The receivers traded on after their appointment and realised the assets Amerind held on trust. The Bank’s debt was paid out and after the receivers’ remuneration was paid, there was a surplus of approximately $1.6 million.
The Commonwealth had paid accrued wages and entitlements in the sum of approximately $3.8 million to Amerind’s former employees under the Fair Entitlements Guarantee Scheme and sought to recover those monies as a priority under sections 433 and 560 of the Corporations Act.
Sections 433 and 560 incorporate section 556. Section 556(1)(e) gives priority to payments made in respect of wages and entitlements ahead of claims of ordinary unsecured creditors.
The receivers applied to the Court for directions on a number of issues concerning the distribution of the receivership surplus. One of those issues was the question of whether the receivers were justified in applying the priority regime in sections 433, 560 and 556 of the Corporations Act to the receivership surplus, in circumstances where the proceeds comprising the surplus were (at the date of the receivers’ appointment) subject to a circulating security interest.
WAS THE RECEIVERSHIP SURPLUS TRUST PROPERTY?
The parties agreed that Amerind acted solely as trustee of the relevant trading trust.
Liabilities it incurred were incurred in its capacity as trustee and Amerind’s creditors were therefore trust creditors. It had no assets of its own such that Amerind had a right to be indemnified in respect of liabilities incurred in carrying out the trust.
WAS THE RIGHT OF INDEMNITY AN ASSET OF AMERIND IN ITS PERSONAL CAPACITY?
The receivers and the Commonwealth both submitted that the priority regime should apply to all of Amerind’s assets, including trust assets. In doing so, they contended that Amerind’s right of indemnity in respect of the trust assets was ‘property of the company’ personally.
As the Court pointed out, the question of whether the priority regime applies to trust assets is subject to conflicting authorities. In Re Enhill Pty Ltd, a decision of the Full Court of Victoria, the Court was asked to interpret a provision similar to section 433 in the Companies Act 1961 (Vic). The Court held that the trustee’s right of indemnity in respect of the trust assets was property of the company available to all creditors and therefore the priority regime applied to trust assets.
In Re Suco Gold Pty Ltd (in liq), the Full Court of South Australia was asked to consider a similar provision in the Companies Act 1962 (SA) (the predecessor to section 556). In that case, the Court also found that the priority regime applied to trust assets.
However, in Re Independent, the New South Wales Supreme Court departed from the earlier cases and found that the priority regime did not apply to trust property. The Court held that the trustee’s right of indemnity is not property of the company because section 556 is concerned only with the distribution of assets beneficially owned by a company (and therefore not held on trust).
THE COURT’S FINDINGS
In Amerind, the Victorian Supreme Court held that the priority regime does not apply to trust assets.

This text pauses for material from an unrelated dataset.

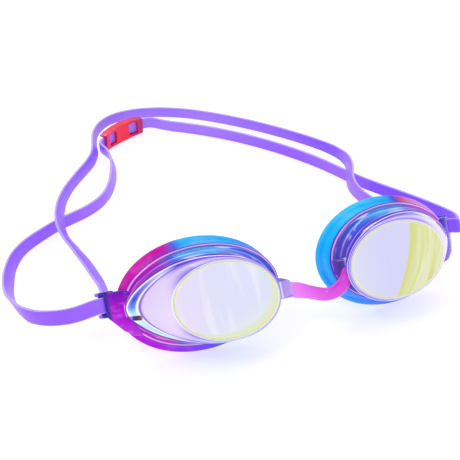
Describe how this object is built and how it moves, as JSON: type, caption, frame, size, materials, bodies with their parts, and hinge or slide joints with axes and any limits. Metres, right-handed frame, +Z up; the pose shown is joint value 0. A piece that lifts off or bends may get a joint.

In doing so, the Court held that:
Section 433(2) refers to an equitable or legal interest belonging to the company, not to an interest belonging to someone else.
Re Enhill was not binding on the Court here as the authorities made it clear that the interpretation of the provisions of the Companies Act 1961 (Vic) is not binding on the interpretation of similar clauses in the Corporations Act. The Court had also not identified any decision of any other non-Victorian court which agreed with Re Enhill.
The interpretation of the SA predecessor provision to section 556 in Re Suco Gold is not binding precedent in interpreting a Commonwealth Act.
In line with the judgment in Re Independent. the better view was that the right of indemnity and the related lien over the trust assets do not become property of the company and are not available to meet other liabilities of the company which were not incurred on behalf of the trust.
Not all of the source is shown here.